If you are planning on adopting a pet or have recently placed a new addition to your "fur" family, here are a few tips on "DO's" and "DON'TS" taken from Rescue Proud (by Diana Laverdure):  Prior to the adoption make sure that the rescue organization will allow you to take the pet on a "trial" basis.  It is recommended to bathe a new dog to wash off the "homeless"  odor.  Remember to start on the back and tail region and slowly move towards the head when bathing as this will be less intimidating to the animal.  Then the animal will need some time alone to get familiar with its new surroundings prior to any family introductions.  Slowly begin introductions to your existing your "fur" family. Remember that this process takes time and should never be rushed!  It is advisable to start with the most submissive existing pet for introductions and proceed slowly to the most dominant. Don't stop older dogs from growling at the newcomer.  Simply observe them to ensure that the interaction doesn't escalate to a bad situation!   Over time a natural hierachy will develop between existing family members and the newcomer.  It is important that you respect that hierachy.   Always greet, feed and allow priveledges FIRST to the dog with the higher dominance.

As the newcomer becomes less threatened and more comfortable in its new surroundings, people from outside the home can be slowly introduced by slowly stroking the animal on the lower back and chest.  Hold the animal in your lap when introducing the animal to children.  Therefore you will remain in better control of the situation should the child or newcomer become excited.  Intervene if either the child or animal becomes anxious or nervous with the encounter.

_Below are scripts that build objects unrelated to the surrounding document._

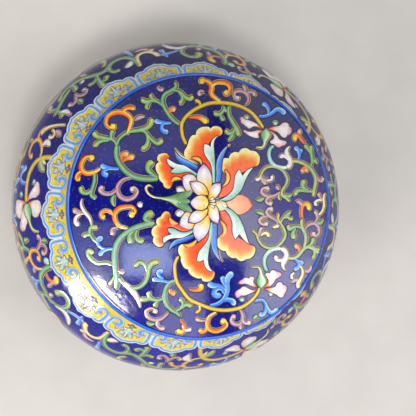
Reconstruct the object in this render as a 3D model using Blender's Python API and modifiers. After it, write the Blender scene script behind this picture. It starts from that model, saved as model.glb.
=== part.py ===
"""Covered porcelain jar: a round, hollow jar on a foot ring, and the cap lid that lifts off it.

Metres, +Z up.  The jar stands on its foot ring at z = 0, centred on the Z axis.  The lid's wall
stands on the ledge of the shoulder and goes round the jar's upright neck.
"""
from math import cos, hypot, pi, sin

import bpy

# Driving dimensions.  A station is a radius and a height.
FOOT_R = 0.0340            # foot ring: outer radius at the ground
FOOT_RING_W = 0.0036       # foot ring: width of the ground face
FOOT_H = 0.0056            # foot ring: height of its outer side
FOOT_TOP_R = 0.0350        # foot ring: outer radius where the belly begins
BASE_RECESS = 0.0048       # hollow under the base, inside the foot ring
BELLY = (0.0544, 0.0500)      # widest station of the jar
SHOULDER = (0.0472, 0.0712)   # station half-way down the shoulder
LEDGE = (0.0400, 0.0825)      # outer corner of the ledge that carries the lid
WALL = 0.0036              # thickness of the jar's wall
NECK_R = 0.0354            # outer radius of the upright neck, inside the lid
NECK_TOP_Z = 0.0912        # top of the neck
LID_R = 0.0410             # radius of the lid at its rim, its widest
LID_LIP_R = 0.0399         # radius of the lid at its lip; the wall flares from here up to the rim
LID_WALL = 0.0033          # thickness of the lid's wall at its lip
LID_TOP_T = 0.0036         # thickness of the lid's top
LID_EDGE_Z = 0.0960        # height of the lid's outer edge
LID_CROWN = 0.0018         # rise of the lid's top, from its edge to its centre
LID_ROUND = 0.0016         # radius of the rounded outer edge
INNER_ROUND = 0.0018       # rounding inside the lid, at the foot's recess and at the neck
LIP_BEVEL = 0.0006         # bevel on the lid's lip and at the foot of the neck
SEAT_GAP = 0.0003          # clearance between the lid and the ledge

# Slopes of the outer side: metres of radius gained for each metre down.
LEDGE_SLOPE = 0.58
SHOULDER_SLOPE = 0.64
FOOT_SLOPE = -0.90

TURN_STEPS = 64            # facets round each turned piece
CROWN_STEPS = 8            # rings from the lid's edge to its centre
FOOT_INNER_R = FOOT_R - FOOT_RING_W

PORCELAIN = {"colour": (0.010, 0.014, 0.090, 1.0), "roughness": 0.12}


def flank(start, start_slope, end, end_slope, steps, reach=(0.34, 0.34)):
    """Points after start on a smooth curve down to end; reach is each handle's share of the drop."""
    drop = start[1] - end[1]
    upper = (start[0] + start_slope * drop * reach[0], start[1] - drop * reach[0])
    lower = (end[0] - end_slope * drop * reach[1], end[1] + drop * reach[1])
    points = []
    for i in range(1, steps + 1):
        t = i / steps
        weights = ((1 - t) ** 3, 3 * (1 - t) ** 2 * t, 3 * (1 - t) * t * t, t ** 3)
        handles = (start, upper, lower, end)
        points.append(tuple(sum(w * p[axis] for w, p in zip(weights, handles)) for axis in (0, 1)))
    return points


def arc(centre, radius, start_deg, end_deg, steps):
    """Points on a round corner of the profile, both ends included."""
    points = []
    for i in range(steps + 1):
        angle = (start_deg + (end_deg - start_deg) * i / steps) * pi / 180
        points.append((centre[0] + radius * cos(angle), centre[1] + radius * sin(angle)))
    return points


def outer_side():
    """The jar's outer side, from the ledge's corner down to the top of the foot ring."""
    foot = (FOOT_TOP_R, FOOT_H)
    side = [LEDGE]
    side += flank(LEDGE, LEDGE_SLOPE, SHOULDER, SHOULDER_SLOPE, 4)
    side += flank(SHOULDER, SHOULDER_SLOPE, BELLY, 0.0, 7, reach=(0.40, 0.45))
    side += flank(BELLY, 0.0, foot, FOOT_SLOPE, 9, reach=(0.52, 0.34))
    return side


def inset(points, distance):
    """The same run of points, moved inwards from the wall's outer face."""
    moved = []
    for i, point in enumerate(points):
        before = points[max(i - 1, 0)]
        after = points[min(i + 1, len(points) - 1)]
        along = (after[0] - before[0], after[1] - before[1])
        length = hypot(*along)
        moved.append((point[0] + along[1] / length * distance,
                      point[1] - along[0] / length * distance))
    return moved


def crown(edge, centre_rise, steps):
    """Points after the edge on a shallow dome, in to its middle on the axis."""
    points = []
    for i in range(1, steps + 1):
        share = 1 - i / steps
        points.append((edge[0] * share, edge[1] + centre_rise * (1 - share ** 2)))
    return points


def jar_profile():
    """Closed section of the jar, from the floor's centre over the rim to the middle of the base."""
    side = outer_side()
    neck_inner_r = NECK_R - WALL
    lip_r = WALL / 2
    floor_z = BASE_RECESS + WALL
    wall_span = (floor_z + WALL / 2, LEDGE[1] - WALL)
    wall = [p for p in inset(side, WALL) if wall_span[0] < p[1] < wall_span[1]]
    profile = [(0.0, floor_z), (FOOT_INNER_R, floor_z)]
    profile += list(reversed(wall))
    profile += [(neck_inner_r, LEDGE[1] - INNER_ROUND)]
    profile += arc((neck_inner_r + lip_r, NECK_TOP_Z - lip_r), lip_r, 180, 0, 6)
    profile += [(NECK_R, LEDGE[1] + LIP_BEVEL), (NECK_R + LIP_BEVEL, LEDGE[1])]
    profile += side
    profile += [(FOOT_R, 0.0), (FOOT_INNER_R, 0.0), (FOOT_INNER_R, BASE_RECESS - INNER_ROUND),
                (FOOT_INNER_R - INNER_ROUND, BASE_RECESS), (0.0, BASE_RECESS)]
    return profile


def lid_profile():
    """Closed section of the lid, from the middle of its underside round the lip to the top."""
    inner_r = LID_LIP_R - LID_WALL
    lip_z = LEDGE[1] + SEAT_GAP
    under_z = LID_EDGE_Z - LID_TOP_T
    under_edge = (inner_r - INNER_ROUND, under_z)
    corner = (LID_R - LID_ROUND, LID_EDGE_Z - LID_ROUND)
    top_edge = (corner[0], LID_EDGE_Z)
    underside = [under_edge] + crown(under_edge, LID_CROWN, CROWN_STEPS // 2)
    profile = list(reversed(underside))
    profile += [(inner_r, under_z - INNER_ROUND), (inner_r, lip_z + LIP_BEVEL)]
    profile += [(inner_r + LIP_BEVEL, lip_z), (LID_LIP_R - LIP_BEVEL, lip_z)]
    profile += [(LID_LIP_R, lip_z + LIP_BEVEL)]
    profile += arc(corner, LID_ROUND, 0, 90, 6)
    profile += crown(top_edge, LID_CROWN, CROWN_STEPS)
    return list(reversed(profile))


def make_material(name, finish):
    material = bpy.data.materials.new(name)
    material.use_nodes = True
    shader = material.node_tree.nodes["Principled BSDF"]
    shader.inputs["Base Color"].default_value = finish["colour"]
    shader.inputs["Roughness"].default_value = finish["roughness"]
    shader.inputs["Metallic"].default_value = 0.0
    material.diffuse_color = finish["colour"]
    return material


def turned(name, profile, material, collection):
    """A solid of revolution: the section as a line of edges, turned by a Screw modifier."""
    mesh = bpy.data.meshes.new(name)
    points = [(radius, 0.0, height) for radius, height in profile]
    mesh.from_pydata(points, [(i, i + 1) for i in range(len(points) - 1)], [])
    piece = bpy.data.objects.new(name, mesh)
    collection.objects.link(piece)
    screw = piece.modifiers.new("Turn", 'SCREW')
    screw.axis = 'Z'
    screw.steps = TURN_STEPS
    screw.render_steps = TURN_STEPS
    screw.use_merge_vertices = True
    screw.merge_threshold = 0.00005
    screw.use_smooth_shade = True
    mesh.materials.append(material)
    return piece


def main():
    for old in list(bpy.data.objects):
        bpy.data.objects.remove(old, do_unlink=True)
    collection = bpy.data.collections.new("covered_jar")
    bpy.context.scene.collection.children.link(collection)
    stand = bpy.data.objects.new("covered_jar_origin", None)
    collection.objects.link(stand)
    for name, profile in (("jar", jar_profile()), ("lid", lid_profile())):
        piece = turned(name, profile, make_material(name + "_glaze", PORCELAIN), collection)
        piece.parent = stand


main()
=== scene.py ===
"""Covered porcelain jar: cobalt glaze, painted in raised enamels with a lotus scroll.

The glazed bodies are turned from the CAD model's own section, a hair's breadth inside it.  The
painting is made of enamel strokes, each a thin raised strip that lies on the turned surface.
Lengths are metres unless a name says otherwise; an enamel stroke's width is in millimetres.
"""
from math import cos, exp, pi, radians, sin

import bpy
import numpy as np
from mathutils import Matrix, Vector


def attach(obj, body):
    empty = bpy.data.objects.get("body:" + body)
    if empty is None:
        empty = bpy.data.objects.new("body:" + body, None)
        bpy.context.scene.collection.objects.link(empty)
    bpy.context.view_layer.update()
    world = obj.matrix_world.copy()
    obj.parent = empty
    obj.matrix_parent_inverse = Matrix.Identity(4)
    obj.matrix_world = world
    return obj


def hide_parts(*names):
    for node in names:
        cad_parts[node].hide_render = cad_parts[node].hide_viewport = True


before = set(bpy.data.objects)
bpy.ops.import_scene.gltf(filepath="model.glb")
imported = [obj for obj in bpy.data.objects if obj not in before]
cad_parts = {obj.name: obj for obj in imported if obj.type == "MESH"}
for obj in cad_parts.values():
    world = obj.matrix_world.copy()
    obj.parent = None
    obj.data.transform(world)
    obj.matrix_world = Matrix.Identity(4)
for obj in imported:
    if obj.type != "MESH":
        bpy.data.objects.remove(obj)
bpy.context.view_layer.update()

# ---------------------------------------------------------------- the CAD model's section
FOOT_R = 0.0340
FOOT_RING_W = 0.0036
FOOT_H = 0.0056
FOOT_TOP_R = 0.0350
BASE_RECESS = 0.0048
BELLY = (0.0544, 0.0500)
SHOULDER = (0.0472, 0.0712)
LEDGE = (0.0400, 0.0825)
WALL = 0.0036
NECK_R = 0.0354
NECK_TOP_Z = 0.0912
LID_R = 0.0410
LID_LIP_R = 0.0399
LID_WALL = 0.0033
LID_TOP_T = 0.0036
LID_EDGE_Z = 0.0960
LID_CROWN = 0.0018
LID_ROUND = 0.0016
INNER_ROUND = 0.0018
LIP_BEVEL = 0.0006
SEAT_GAP = 0.0003
LEDGE_SLOPE = 0.58
SHOULDER_SLOPE = 0.64
FOOT_SLOPE = -0.90
FOOT_INNER_R = FOOT_R - FOOT_RING_W
LID_LIP_Z = LEDGE[1] + SEAT_GAP

MM = 0.001
GLAZE_INSET = 0.22 * MM      # the glaze lies this far inside the CAD, and leaves room for enamel
SEGMENTS = 288               # facets round each glazed body
SIDE_STEPS = (24, 40, 60)    # stations down the upper shoulder, the lower shoulder and the belly
LID_TOP_STEPS = 60
LID_EDGE_STEPS = 14
LID_WALL_STEPS = 16

# ---------------------------------------------------------------- enamel colours
GOLD_LINE = (204, 168, 62)
BROWN_LINE = (58, 34, 22)
EDGE_SHARE = 0.6             # how much of its edge's colour an even stroke has between edge and middle


def linear(colour):
    """Scene-linear values of a display colour given as three numbers from 0 to 255."""
    share = np.asarray(colour, float) / 255
    return np.where(share <= 0.04045, share / 12.92, ((share + 0.055) / 1.055) ** 2.4)


def display_colour(word):
    """Three numbers from 0 to 255, from a line's name or the numbers with commas between."""
    named = {"gold": GOLD_LINE, "brown": BROWN_LINE}
    return named[word] if word in named else tuple(map(int, word.split(",")))


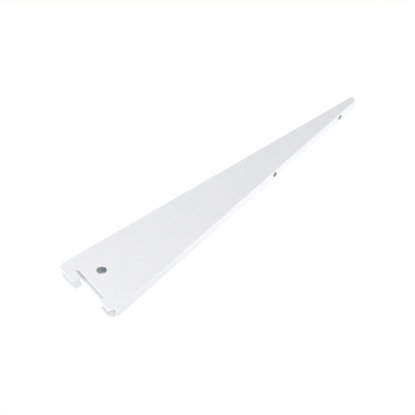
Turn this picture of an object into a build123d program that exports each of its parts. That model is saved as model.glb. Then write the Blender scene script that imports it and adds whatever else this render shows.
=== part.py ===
from build123d import *
from math import hypot
import os

# Shelf bracket for a slotted upright, in millimetres: one sheet folded into a channel
# that is open at the top and tapers towards its nose.
# +X runs out from the wall, +Z is up and +Y lies across the channel.
# The origin is at the rear end of the shelf seat: on the upright's face, level with
# the top edges and midway between the two cheeks.

# Channel
reach = 370.0           # upright's face to the nose
rear_height = 82.4      # top edge down to the web's underside, at the upright
nose_height = 6.5       # the same at the nose
width = 12.5            # over both cheeks
sheet = 1.8             # steel thickness
fold_radius = 0.6       # inside of the two folds
nose_rake = 2.2         # how far the nose's foot lies behind its top corner
nose_top_round = 1.0    # its top corners
edge_round = 0.3        # outer side of each cut edge, as coated

# Upright that the bracket hangs in
slot_pitch = 32.0       # from one slot to the next
seat_drop = 16.0        # top edge down to the lower end of the hook's slot
lug_clearance = 0.6     # from the lug down to the lower end of its own slot

# Hook: passes through the upper slot and drops behind the upright's face
hook_reach = 13.4       # behind that face
hook_drop = 27.2        # top edge down to the hook's tip
hook_top_round = 6.5
hook_tip_round = 3.2
throat_top = 3.2        # gap that grips the upright, at its closed end
throat_mouth = 3.6      # the same gap at the tip, where it opens

# Lug: enters the lower slot and keeps the bracket upright
lug_reach = 6.6
lug_height = 17.5
lug_lead = 1.2          # fall of the lug's top edge over its reach
lug_tip_round = 5.0
lug_top_round = 1.0
root_round = 0.5        # inner corners of the cut outline

# Round holes
cheek_hole = 10.3       # diameter, through both cheeks
cheek_hole_out = 17.2   # from the upright's face
cheek_hole_down = 31.8  # from the top edge
screw_hole = 5.8        # diameter, through the web
screw_hole_back = (27.6, 136.0)  # from the nose, along the shelf

# Worked out from the sizes above
outer_fold = fold_radius + sheet
slots_spanned = (rear_height - seat_drop) // slot_pitch  # as many as the rear has room for
lug_bottom = seat_drop + slots_spanned * slot_pitch - lug_clearance
lug_top = lug_bottom - lug_height
throat_round = 0.49 * throat_top
rise = (rear_height - nose_height) / reach
foot_end = reach - nose_rake
web_length_ratio = hypot(1, rise)
beyond = 2 * hook_reach


# Height of the web's underside at a distance from the upright, or of its upper side
def underside(out):
    return rise * out - rear_height


def upper_side(out):
    return underside(out) + sheet * web_length_ratio


# Edges that only one face of a skin has: where the sheet was cut, and not folded
def cut_edges(skin):
    borders = skin.edges()
    return [edge for edge in borders if sum(edge.is_same(other) for other in borders) == 1]


# Underside of the web, with its normal pointing away from the channel
web = Plane(origin=(0, 0, underside(0)), x_dir=(1, 0, rise), z_dir=(rise, 0, -1))

# Side outline of the cut sheet: each corner, and how it is rounded
outline = (
    ((0, underside(0)), 0),
    ((0, -lug_bottom), root_round),
    ((-lug_reach, -lug_bottom), lug_tip_round),
    ((-lug_reach, -lug_top - lug_lead), lug_top_round),
    ((0, -lug_top), root_round),
    ((0, -seat_drop), throat_round),
    ((-throat_top, -seat_drop), throat_round),
    ((-throat_mouth, -hook_drop), hook_tip_round),
    ((-hook_reach, -hook_drop), hook_tip_round),
    ((-hook_reach, 0), hook_top_round),
    ((reach, 0), nose_top_round),
    ((foot_end, underside(foot_end)), 0),
)

# Space inside the channel, rounded along its foot as the sheet is folded
with BuildPart() as inside:
    with BuildSketch(Plane.XZ):
        with BuildLine():
            Polyline(
                (-beyond, upper_side(-beyond)),
                (reach + beyond, upper_side(reach + beyond)),
                (reach + beyond, beyond),
                (-beyond, beyond),
                close=True,
            )
        make_face()
    extrude(amount=width / 2 - sheet, both=True)
    foot = inside.faces().filter_by(web).edges().group_by(Axis.Y)
    fillet(foot[0] + foot[-1], radius=fold_radius)

with BuildPart() as bracket:
    with BuildSketch(Plane.XZ):
        with BuildLine():
            FilletPolyline([corner for corner, _ in outline], radius=[size for _, size in outline], close=True)
        make_face()
    extrude(amount=width / 2, both=True)
    folds = bracket.faces().filter_by(web).edges().group_by(Axis.Y)
    fillet(folds[0] + folds[-1], radius=outer_fold)
    add(inside.part, mode=Mode.SUBTRACT)

    # One hole through both cheeks, and two for screws through the web
    with Locations(Plane.XZ.offset(width / 2)):
        with Locations((cheek_hole_out, -cheek_hole_down)):
            Hole(radius=cheek_hole / 2)
    with Locations(web):
        with Locations([((reach - back) * web_length_ratio, 0) for back in screw_hole_back]):
            Hole(radius=screw_hole / 2, depth=2 * sheet)

    # The coat rounds every cut edge on its outer side
    cheeks = bracket.faces().filter_by(Plane.XZ).group_by(Axis.Y)
    webs = bracket.faces().filter_by(web).sort_by(Axis.Z)
    outer_folds = bracket.faces().filter_by(GeomType.CYLINDER).sort_by(SortBy.AREA)[-2:]
    outer_skin = cheeks[0] + cheeks[-1] + webs[:1] + outer_folds
    fillet(cut_edges(outer_skin), radius=edge_round)

os.makedirs("parts", exist_ok=True)
bracket.part.label = "bracket"
export_step(bracket.part, "parts/bracket.step")
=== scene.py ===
import math

import bpy
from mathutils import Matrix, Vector

# White shelf bracket for a slotted upright, as it hangs, seen from below
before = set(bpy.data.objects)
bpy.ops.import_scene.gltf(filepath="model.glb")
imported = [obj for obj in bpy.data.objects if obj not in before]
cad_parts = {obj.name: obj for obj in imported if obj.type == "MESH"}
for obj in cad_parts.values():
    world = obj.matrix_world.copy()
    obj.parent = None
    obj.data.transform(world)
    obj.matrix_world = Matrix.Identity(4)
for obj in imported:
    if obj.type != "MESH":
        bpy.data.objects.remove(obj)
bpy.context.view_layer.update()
scene = bpy.context.scene
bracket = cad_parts["bracket"]
print("bracket loaded:", len(bracket.data.polygons), "faces")


# Camera: low and to the -Y side, looking up at the web and the near cheek
photoCamera = {
    "place": (-0.4020, -1.0511, -0.8269),  # metres
    "turn": (134.495, 37.134, 2.920),      # degrees about X, Y and Z
    "lens": 121.45,                        # on a 36 mm sensor
    "clip": (0.05, 60),                    # metres
}
bpy.ops.object.camera_add(
    location=photoCamera["place"],
    rotation=[math.radians(angle) for angle in photoCamera["turn"]],
)
camera = bpy.context.object
camera.name = "photoCamera"
camera.data.lens = photoCamera["lens"]
camera.data.clip_start, camera.data.clip_end = photoCamera["clip"]
scene.camera = camera
print("camera placed")


# Shorthand for building node trees
def addNode(tree, kind, x, y, **settings):
    node = tree.nodes.new(kind)
    node.location = (x, y)
    for name, value in settings.items():
        setattr(node, name, value)
    return node


# Fills a socket with a number, a colour or the output of another node
def fill(tree, socket, value):
    if isinstance(value, bpy.types.NodeSocket):
        tree.links.new(value, socket)
    elif isinstance(value, tuple):
        socket.default_value = (*value, 1)
    else:
        socket.default_value = value


def mathNode(tree, operation, x, y, *inputs, clamp=False):
    node = addNode(tree, "ShaderNodeMath", x, y, operation=operation, use_clamp=clamp)
    for socket, value in zip(node.inputs, inputs):
        fill(tree, socket, value)
    return node.outputs[0]


def noiseNode(tree, place, x, y, scale, detail):
    node = addNode(tree, "ShaderNodeTexNoise", x, y)
    fill(tree, node.inputs["Vector"], place)
    fill(tree, node.inputs["Scale"], scale)
    fill(tree, node.inputs["Detail"], detail)
    return node.outputs["Fac"]


# Smooth step from 0 to 1 between two values
def stepNode(tree, value, x, y, low, high):
    node = addNode(tree, "ShaderNodeMapRange", x, y, interpolation_type="SMOOTHSTEP")
    fill(tree, node.inputs["Value"], value)
    fill(tree, node.inputs["From Min"], low)
    fill(tree, node.inputs["From Max"], high)
    return node.outputs["Result"]


# Sockets 6 and 7 of a mix node are its two colours, and output 2 is the mixed one
def mixColour(tree, share, x, y, colourA, colourB):
    node = addNode(tree, "ShaderNodeMix", x, y, data_type="RGBA")
    fill(tree, node.inputs["Factor"], share)
    fill(tree, node.inputs[6], colourA)
    fill(tree, node.inputs[7], colourB)
    return node.outputs[2]


# An empty group, with a number for each name that goes in and each that comes out
def newGroup(name, givenNames, madeNames):
    group = bpy.data.node_groups.new(name, "ShaderNodeTree")
    for direction, socketNames in (("INPUT", givenNames), ("OUTPUT", madeNames)):
        for socketName in socketNames:
            group.interface.new_socket(socketName, in_out=direction, socket_type="NodeSocketFloat")
    given = addNode(group, "NodeGroupInput", -1100, 0)
    made = addNode(group, "NodeGroupOutput", 700, 0)
    return group, given.outputs, made.inputs


def groupNode(tree, group, x, y, values):
    node = addNode(tree, "ShaderNodeGroup", x, y, node_tree=group)
    for name, value in values.items():
        fill(tree, node.inputs[name], value)
    return node.outputs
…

Ask the rescue organization about whether the dog interacts with cats.  If at all possible, observe the newcomer's posture when it sees a cat and whether it is friendly or eager to get to the cat.

When adopting a rescue cat, place the animal in a separate room to adjust to its new surroundings and smells.  Provide the cat with its own litterbox, food source and water.  Take a towel and wipe it over the existing "fur" family and then place it in the room with the newcomer.  Do the same process to the newcomer for the existing family members.  This will begin the introduction process.

Once again, it is advisable to introduce newcomers to one family member at a time beginning with the most doscile and ending with the most dominant.  Remember that this process takes time and that you should always remain present when introductions are made.  Then gradually open more doors to your home allowing the new cat to explore your home while always having it "safe-room" available at all times.

If you follow these simple guidelines you will find your new pet's transition to your home alot smoother that you had previously thought!